While the list of items is decided by the Centre in consultation with the states, the state governments decide the stockholding limits — the quantity of any item that needs to be stored for future use — after consulting the central government. Penalties for violating the act involve imprisonment or fine or both as well as confiscation of stocks.

“Experience has shown that price shocks in items under the act have been minimal,” says Ramesh Chand, director of the National Centre for Agricultural Economics and Policy Research.

Yet there is general consensus that the ECA has not served its purpose of ensuring there are no price spirals whenever there is a shortage of a particular commodity. In fact, economist Bibek Debroy goes so far as to say: “It has not served its purpose and must be scrapped.”

However, there is sharp division on what needs to be done. Sharma and others, who feel unbridled market forces are harmful, argue that there is a strong case for strengthening the act. On the other hand, those like Debroy feel that the law is simply not relevant anymore.

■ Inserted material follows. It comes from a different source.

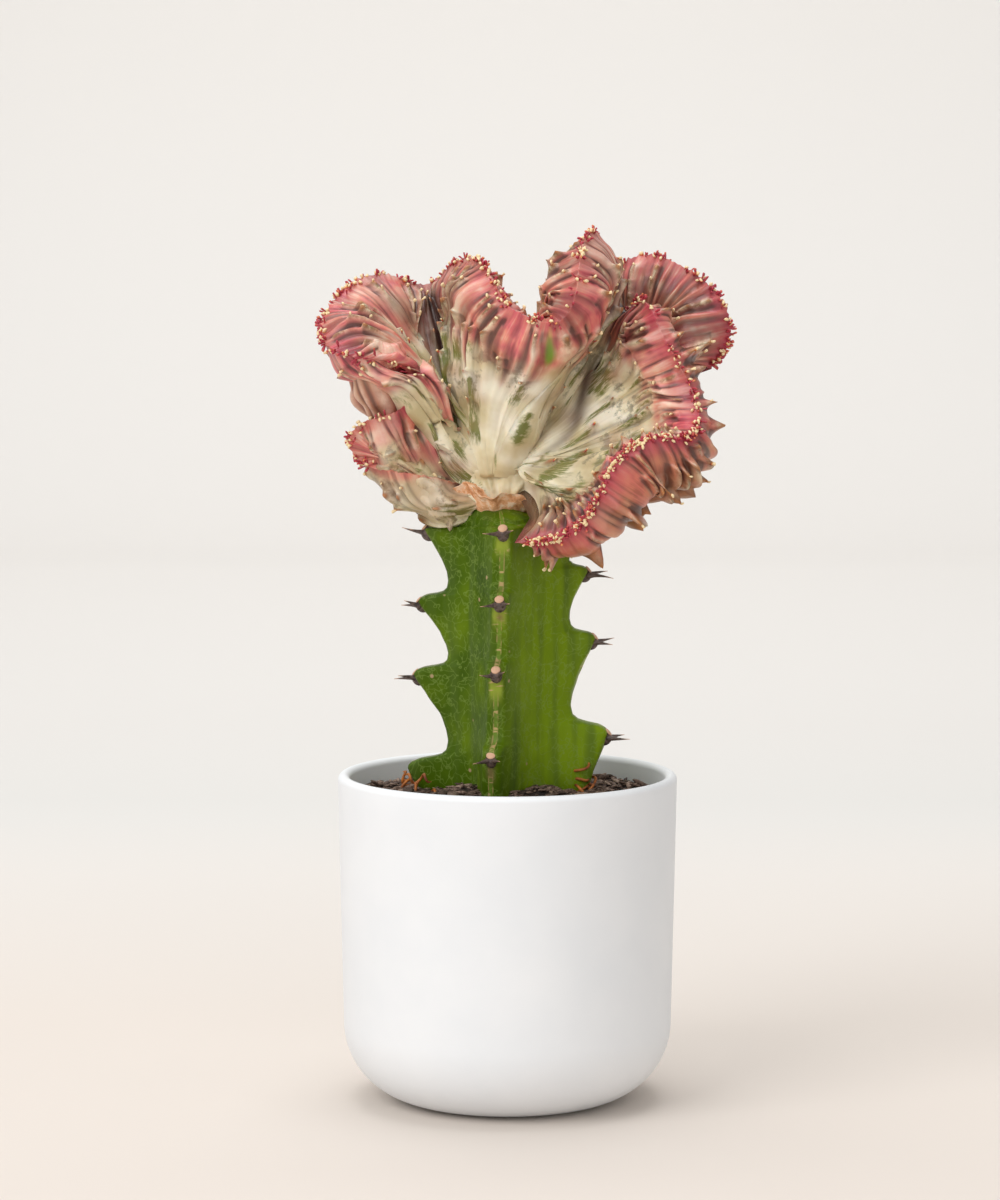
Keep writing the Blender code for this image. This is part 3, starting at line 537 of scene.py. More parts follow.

In 1955, such an act may have had a rationale since markets across the country were not integrated, explains S. Mahendra Dev, director of the Indira Gandhi Institute of Development Research. Ample supplies of a commodity in one part of the country could not help ease prices somewhere else, where they had risen owing to shortages. However, since the Indian markets are integrated now, state intervention isn’t needed any more.

By imposing stock limits, notes Chand, the act actually hampers private trade from keeping buffer stocks to prevent price swings between harvest and non-harvest seasons. Too many restrictions on the private sector could, warns Dev, push prices higher during times of shortage.

The act is also implemented in an ad hoc and mindless manner, says an official of the Federation of Indian Chambers of Commerce and Industry. Often, stockholding limits are applied across the board, without taking into consideration the needs of particular industries. Food processing companies buy raw stock when prices are low and keep stocks for six months to a year so that price fluctuations don’t affect them. But blanket stockholding orders make such companies liable to prosecution.

That’s why the act has often ended up as a tool for the harassment of private traders by inspectors and petty bureaucrats. In any case, the number of prosecutions under the act have been piffling, notes Debroy.

Recognising the fact that restrictions under the act benefited neither the producers nor consumers of various commodities, a conference of chief ministers recommended in 2001 that all restrictions on the movement of all commodities should go, and that the act should continue as an umbrella law that the central and state governments could use whenever necessary.

Accordingly, between 2002 and 2006, the number of commodities listed in the act, which once touched 70, came down to seven. The last amendment in 2006 allowed the government to bring in more items, but only for six months at a time. Restrictions on trading commodities not on the list were barred. Even in the case of items on the list, state governments cannot place restrictions on their transportation or movement. Between late 2006 and early 2007, wheat, rice, sugar, edible oil and pulses were brought back under the act. Wheat was taken off the list in April 2010 when supplies inproved, while sugar and edible oil remain till March and rice and pulses till September 2011.

Sharma complains that these relaxations have resulted in the present food price crisis and encouraged hoarding. But Debroy holds that there’s no need for the Essential Commodities Act to check hoarding — the Prevention of Black-marketing and Maintenance of Supplies of Essential Commodities (PBMSEC) Act, 1980, is enough for this purpose, he says. This act authorises the central and state governments to detain hoarders and black marketers.

The problem, though, is that the PBMSEC Act cannot be enforced without the Essential Commodities Act, since it is the latter that lists essential commodities and fixes stock limits (thus defining hoarding). Also, the PBMSEC Act enables action against offences punishable under the Essential Commodities Act.

There are other reasons why repealing the ECA may not be easy. The act provides the legal framework for regulating prices of bulk drugs, urea, foodgrains and kerosene sold through the public distribution system. “All countries have some measures to ensure supplies in times of crisis,” says Chand.

Others point out that the act serves a political purpose. Planning Commission member Abhijit Sen notes that at least it shows the government taking some action in times of crisis. But he concedes that it was always a tool of harassment. “We clearly need something to deal with the breakdown of normal markets (owing to law and order problems, war) in order to create conditions for public delivery and the supply of essential commodities. The act can define these situations.”

Will the working group on consumer affairs heed this? That remains to be seen.